Une mauvaise nouvelle pour la majorité présidentielle. La contestation de la réforme des retraites qui s’ancre dans le pays depuis bientôt 3 mois semble marquer le retour de l’anti-macronisme dans la rue.

Un symbole de la montée des tensions ? Alors que jeudi a été marqué par une nouvelle journée de mobilisation contre la réforme des retraites, les slogans ciblant directement Emmanuel Macron se sont multipliés. Des lycéens dans la manifestation parisienne portaient par exemple une pancarte qui illustre un slogan très entendu ces derniers jours dans les mobilisations spontanées le soir: « Louis XVI, on l’a décapité, Macron on peut recommencer ».
Au milieu d’une foule très dense, plusieurs pancartes affichent également la couleur: celle d’une profonde détestation du président. Alexandre, 32 ans et professeur des écoles en banlieue parisienne tient haut sur un carton « Macron le sadique ». Même ambiance pour Michaela qui écrit “on vivra tous mieux quand Macron sera mort – et nos retraites aussi”.
Le 49.3 qui embrase l’atmosphère
Les premières mobilisations contre la réforme tournaient pourtant plutôt autour de slogans visant Olivier Dussopt, le ministre du Travail ou encore Élisabeth Borne avec une phrase qui avait fleuri sur bon nombre de banderoles : « Borne out ».
Mais, depuis le 49.3 et une motion de censure rejetée de peu, on retrouve comme lors des gilets jaunes des mannequins brûlés à l’effigie d’Emmanuel Macron à Paris ou encore la tête du président brandie au bout d’un manche en bois à Châteauroux. De quoi y voir un tournant de la mobilisation plus de 2 mois après les premières journées de grève?
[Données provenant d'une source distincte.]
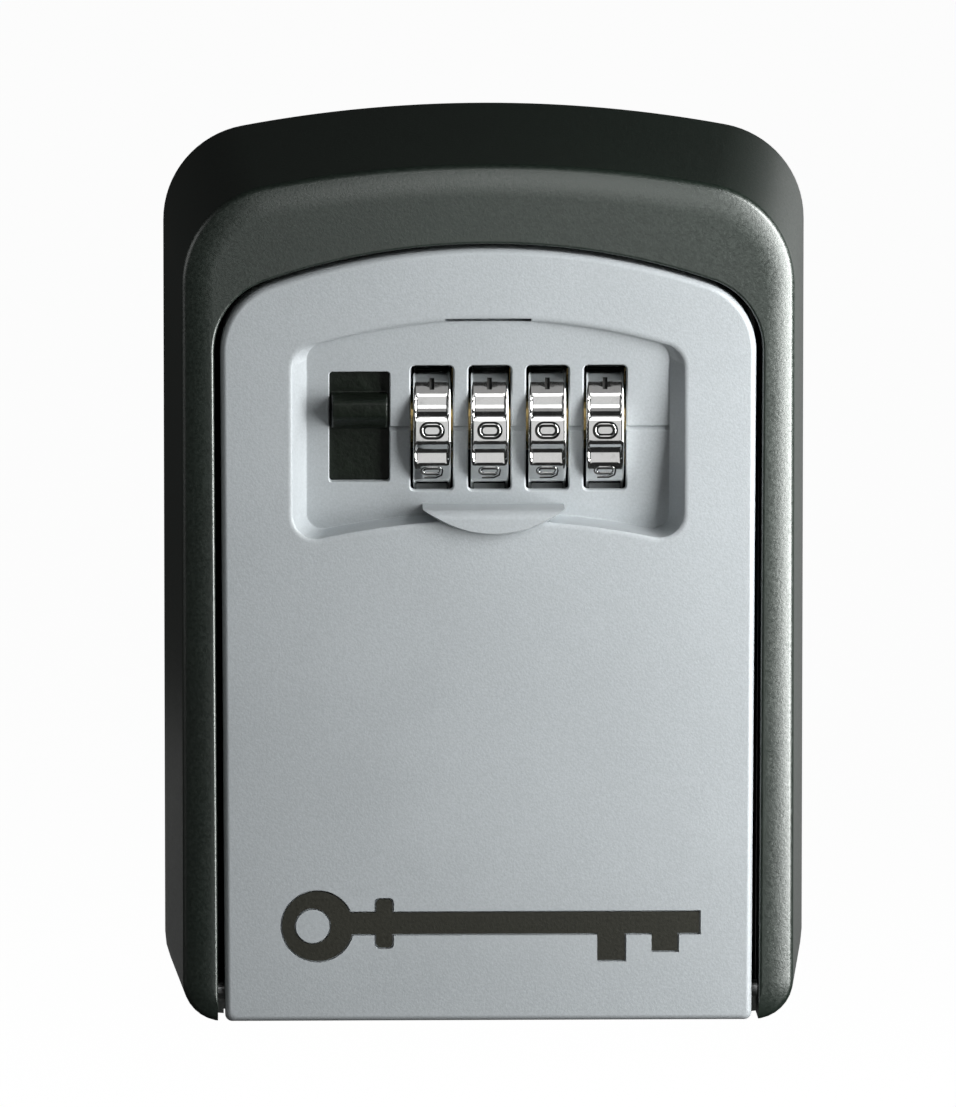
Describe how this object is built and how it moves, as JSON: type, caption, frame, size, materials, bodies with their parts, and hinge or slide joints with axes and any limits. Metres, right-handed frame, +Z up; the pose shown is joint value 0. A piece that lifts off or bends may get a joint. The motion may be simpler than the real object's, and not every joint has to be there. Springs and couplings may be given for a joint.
{
  "type": "wall-mounted combination key lock box",
  "caption": "Wall-mounted lock box for keys: a tapered housing with a bottom-hinged drop-down door carrying number dials, a release slider and a spring latch.",
  "frame": {"origin": "centre of the flat back face, on the wall", "axes": "+Y into the wall, +Z up along the box, +X to the right as seen from the front"},
  "size_m": [0.083, 0.034, 0.118],
  "materials": {
    "housing_paint": "satin",
    "door_paint": "satin",
    "emblem_paint": "matte",
    "black_plastic": "matte",
    "slider_plastic": "satin",
    "chrome": "polished",
    "brass": "machined",
    "steel": "zinc plated",
    "spring_steel": "drawn wire"
  },
  "bodies": {
    "housing": {"body_shell": "housing_paint", "hinge_pin": "steel"},
    "door": {"door_panel": "door_paint", "key_emblem": "emblem_paint", "mechanism_cover": "black_plastic", "cover_screw_1": "steel", "cover_screw_2": "steel", "cover_screw_3": "steel", "cover_screw_4": "steel", "dial_shaft": "steel", "shaft_clip": "steel", "shaft_spring": "spring_steel", "detent_spring": "spring_steel", "latch_spring": "spring_steel", "latch_clip_1": "steel", "latch_clip_2": "steel"},
    "slider": {"release_slider": "slider_plastic"},
    "latch": {"latch_plate": "steel"},
    "reset": {"reset_lever": "steel"},
    "dial_1": {"dial_1": "chrome"},
    "sleeve_1": {"code_sleeve_1": "brass"},
    "dial_2": {"dial_2": "chrome"},
    "sleeve_2": {"code_sleeve_2": "brass"},
    "dial_3": {"dial_3": "chrome"},
    "sleeve_3": {"code_sleeve_3": "brass"},
    "dial_4": {"dial_4": "chrome"},
    "sleeve_4": {"code_sleeve_4": "brass"}
  },
  "joints": [
    {"name": "door_hinge", "type": "hinge", "parent": "housing", "child": "door", "pos_m": [0, -0.0258, -0.0528], "axis": [1, 0, 0], "range_deg": [0, 100]},
    {"name": "dial_1_spin", "type": "hinge", "parent": "door", "child": "dial_1", "pos_m": [-0.0072, -0.022, 0.0213], "axis": [1, 0, 0], "continuous": true},
    {"name": "sleeve_1_shift", "type": "slide", "parent": "dial_1", "child": "sleeve_1", "axis": [1, 0, 0], "range_m": [0, 0.0009]},
    {"name": "dial_2_spin", "type": "hinge", "parent": "door", "child": "dial_2", "pos_m": [0.0002, -0.022, 0.0213], "axis": [1, 0, 0], "continuous": true},
    {"name": "sleeve_2_shift", "type": "slide", "parent": "dial_2", "child": "sleeve_2", "axis": [1, 0, 0], "range_m": [0, 0.0009]},
    {"name": "dial_3_spin", "type": "hinge", "parent": "door", "child": "dial_3", "pos_m": [0.0076, -0.022, 0.0213], "axis": [1, 0, 0], "continuous": true},
    {"name": "sleeve_3_shift", "type": "slide", "parent": "dial_3", "child": "sleeve_3", "axis": [1, 0, 0], "range_m": [0, 0.0009]},
    {"name": "dial_4_spin", "type": "hinge", "parent": "door", "child": "dial_4", "pos_m": [0.015, -0.022, 0.0213], "axis": [1, 0, 0], "continuous": true},
    {"name": "sleeve_4_shift", "type": "slide", "parent": "dial_4", "child": "sleeve_4", "axis": [1, 0, 0], "range_m": [0, 0.0009]},
    {"name": "release_slide", "type": "slide", "parent": "door", "child": "slider", "axis": [0, 0.1289, -0.9917], "range_m": [0, 0.0045], "stiffness_N_per_m": 450, "springref_m": -0.0015},
    {"name": "latch_slide", "type": "slide", "parent": "door", "child": "latch", "axis": [0, 0, -1], "range_m": [0, 0.0045], "deforming": ["latch_spring"]},
    {"name": "reset_shift", "type": "slide", "parent": "door", "child": "reset", "axis": [1, 0, 0], "range_m": [0, 0.0009], "stiffness_N_per_m": 900, "springref_m": -0.0004}
  ],
  "couplings": [
    {"joint": "sleeve_1_shift", "follows": "reset_shift", "ratio": 1},
    {"joint": "sleeve_2_shift", "follows": "reset_shift", "ratio": 1},
    {"joint": "sleeve_3_shift", "follows": "reset_shift", "ratio": 1},
    {"joint": "sleeve_4_shift", "follows": "reset_shift", "ratio": 1},
    {"joint": "latch_slide", "follows": "release_slide", "ratio": 0.9917}
  ]
}
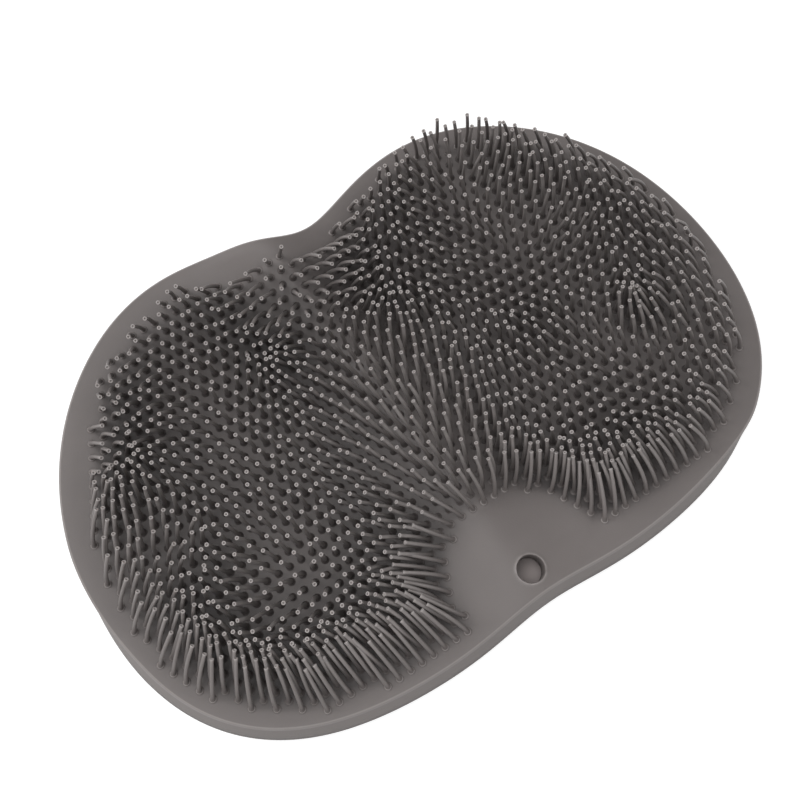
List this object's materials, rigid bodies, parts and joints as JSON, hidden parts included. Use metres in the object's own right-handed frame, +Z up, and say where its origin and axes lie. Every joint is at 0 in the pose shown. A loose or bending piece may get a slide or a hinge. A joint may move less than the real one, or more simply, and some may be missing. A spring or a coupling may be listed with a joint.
{
  "type": "back scrubber",
  "caption": "Soft peanut-shaped back scrubber pad with a field of bendy bristles, a hanging hole in its border and suction cups beneath.",
  "frame": {"origin": "centre of the bounding box in plan, at the plane of the suction cup lips, z = 0", "axes": "+X along the pad from lobe to lobe, -Y towards the side with the hanging hole, +Z up along the bristles"},
  "size_m": [0.33, 0.225, 0.0408],
  "materials": {
    "silicone": "satin"
  },
  "bodies": {
    "root": {"scrubber_pad": "silicone"}
  },
  "joints": []
}
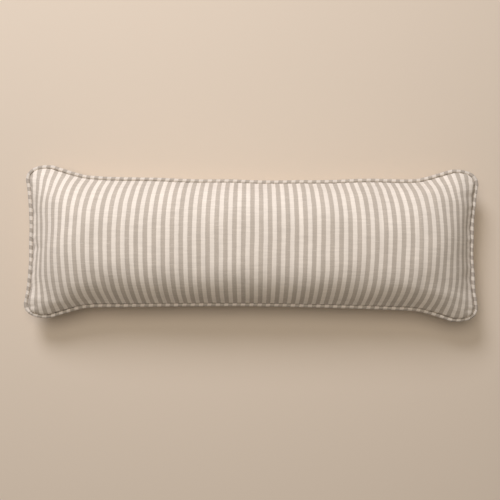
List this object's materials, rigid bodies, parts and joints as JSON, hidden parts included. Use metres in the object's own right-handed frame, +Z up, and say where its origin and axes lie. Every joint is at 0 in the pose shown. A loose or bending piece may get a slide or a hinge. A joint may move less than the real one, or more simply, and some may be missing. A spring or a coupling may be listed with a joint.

« Les attaques ad hominem sont un grand classique des manifs et quand on attaque une figure politique, on attaque sa dimension institutionnelle donc le président, quel qu’il soit, mais aussi la personne physique, ici Emmanuel Macron », relativise Élodie Mielczareck, spécialiste de la communication. Tout en jugeant cependant que l’interview du président ce mercredi a pu faire basculer l’ambiance dans les rangs des manifestants.
Vous avez eu des amalgames dans ses propos qui délégitiment tout mouvement social. C’est très dur à entendre quand vous croyez sincèrement que la réforme des retraites est injuste
avance encore la sémiologue.
Une interview qui ne passe pas
Relativement discret sur la réforme des retraites ces dernières semaines, Emmanuel Macron a affiché son assurance dans le journal télévisé de 13 heures. Le président, dont la réforme ne convainc ni les syndicats, ni les oppositions, ni les Français de sondages en sondages, s’est dit « prêt à assumer l’impopularité ». Avant d’expliquer n’accepter « ni les factieux, ni les factions dans la République ».
« Je ne connaissais pas ces mots, j’ai regardé dans le dictionnaire. Et là, j’ai vu que ça voulait dire que le président m’accusait de fomenter des troubles violents », s’agace Lola, CPE dans un collège, dans le cortège parisien.
Sa pancarte indique « Macron, les fonctionnaires viendront te chercher ». « Je manifeste régulièrement, je perds des jours de salaire le président résume comme ça mon combat? C’est insupportable », avance encore la fonctionnaire.
Un président « déconnecté, jugé méprisant »
Interrogé sur les difficultés du gouvernement à défendre la réforme, le chef de l’État a encore assuré ne « pas vivre de regret », se disant « convaincu » que les Français « sauront s’unir pour l’avenir du pays ».
« On retrouve des éléments propres aux gilets jaunes avec le sentiment d’un président déconnecté, jugé méprisant. Et d’une certaine façon, le Covid avait anesthésié la colère mais pas la méfiance qui revient en force avec la réforme des retraites », décrypte Arnaud Benedetti, professeur associé à Paris-1.
Dans les rangs de la macronie, où l’inquiétude commence pourtant à poindre sur la suite des réformes, on ne croit pas à un retour des Français sur les ronds-points.
Beaucoup dans les rangs de la majorité présidentielle appliquent la stratégie du dos rond et font le pari de l’essoufflement du mouvement. Avec un espoir: que les syndicats sortent de la contestation une fois la réforme promulguée et que des mobilisations plus éparses et violentes finissent pas perdre le soutien des Français. Le calcul a tout d’un pari: plus de 6 Français sur 10 soutiennent la prolongation du mouvement de grève d’après un sondage Elabe pour BFMTV.